To the first group I answer that C++ can be used to create all the libraries that are available in any other high level languages but much more efficiently and optimized better for the underlying system on which it runs. For those missing automatic memory management (or garbage collection) I would recommend the X_ptr family of objects (replace X with shared,unique,weak) which were introduced in the BOOST library and are now part of the new standard. If the lack of built in garbage collection is causing you sleep deprivation, then by all means download one from the web or even better, write one yourself. In addition there is an ongoing effort in the C++ community to add more native general purpose libraries similar to those that exist in the other high level (managed) languages. A great example of such a library is the native C++ Rest API Library (aka Project Casablanca) from Microsoft.
To the second group (the C programmers) I begin my answer by reminding that C++ is a super set of C. You can write perfectly good C code (with some minor restrictions) using C++. But that's not really a valid point is it ? why would you bother writing C in C++ ? The truth is that I agree with the notion that C++ is a tough language. It's "toughness" is a byproduct of its flexibility, which we previously discussed. Is this a reason to avoid it ? of course not. First, every programmer should have the self awareness if he or she are capable of using a tool or a programming language in production code. Second, the most important thing is to choose the right tools for the right task, and C++ is flexible enough to be the right tool for almost every task. You just need to learn how to use it.

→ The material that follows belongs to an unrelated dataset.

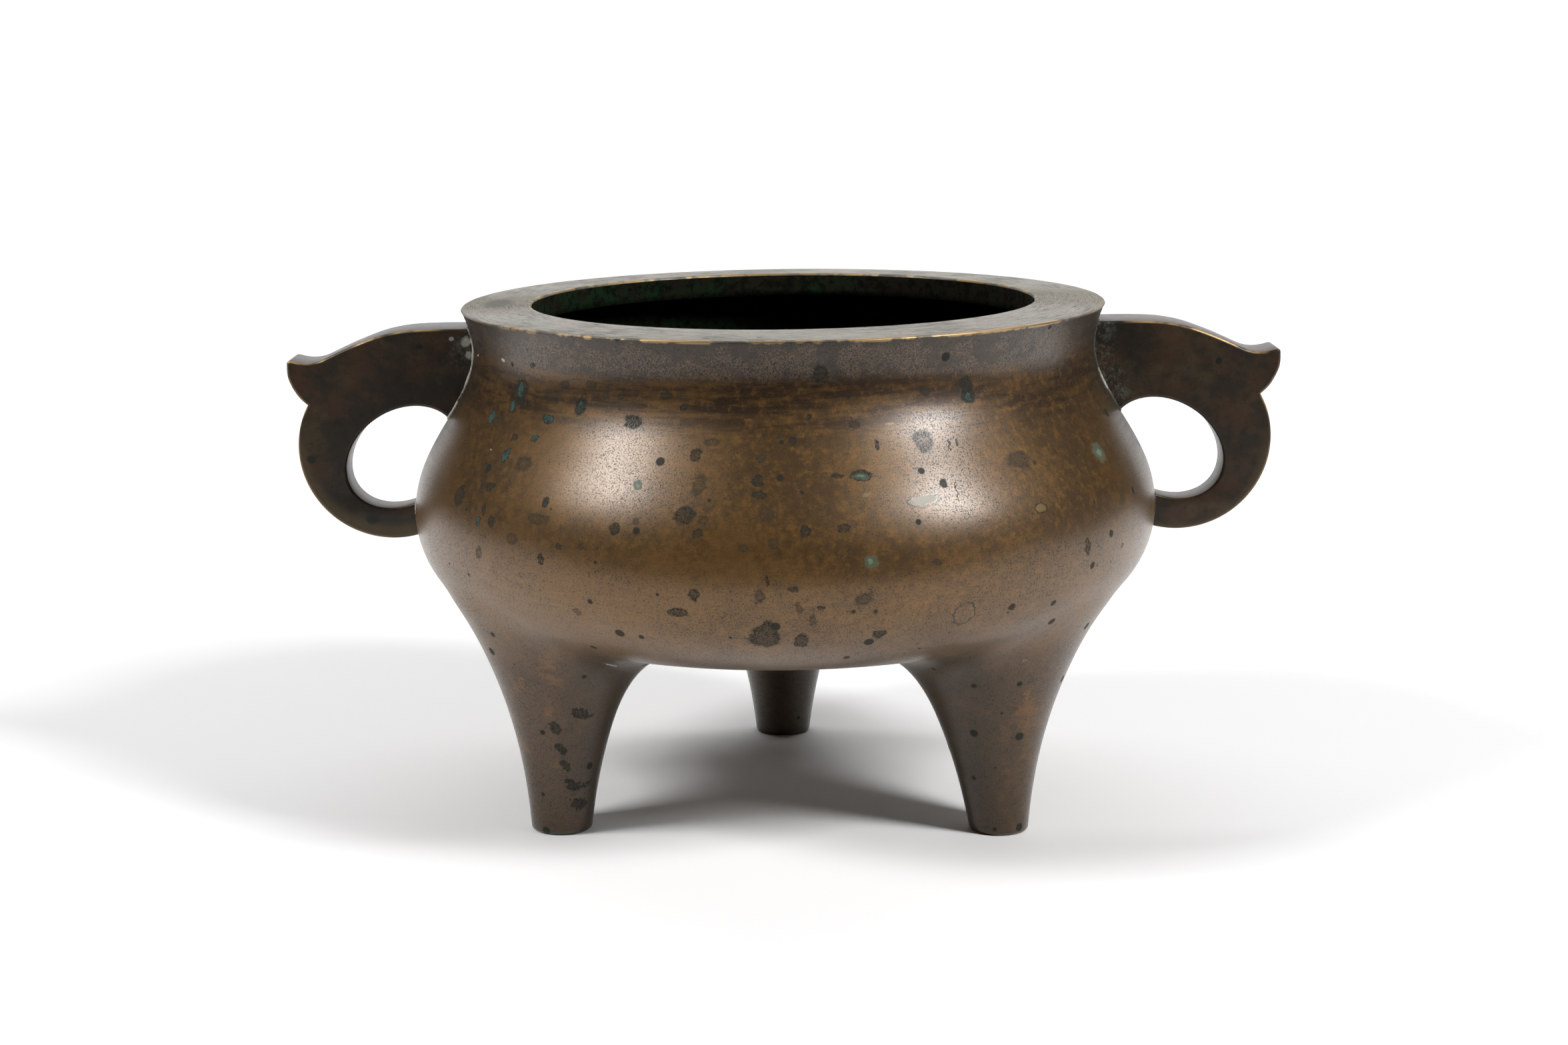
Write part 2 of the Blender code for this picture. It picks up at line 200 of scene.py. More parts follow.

As an example, there is an ongoing trend in the embedded software community to use more of C++ to develop middleware and even to develop device drivers which were once only implemented in C or assembly language. Lastly, there is no compiler "magic" or trickery going on that any seasoned C++ programmer can't foresee or understand. As a matter of fact I'm sure that expert C++ programmers can translate C++ lines of code into their equivalent assembly language instructions just as expert C programmer can do. This is again related to the notion of knowing the tools you are using and how to use them properly.
If you know the language then you know its strengths and you know its weaknesses. The beauty of C++ is that you can pick and choose. You can decide how low level you want to go or how high level you want to go. Nothing is stopping you from expressing your inner software artist. To beginner C++ programmers I say, don't despair. C++ has a very steep learning curve, but its worth its tuition. Once you master it, you'll feel that you can achieve anything computationally possible in any way you want with very few limitations. Its a trip worth taking, and it never ends. I still find myself learning new things about the language every day, which is worthwhile by itself.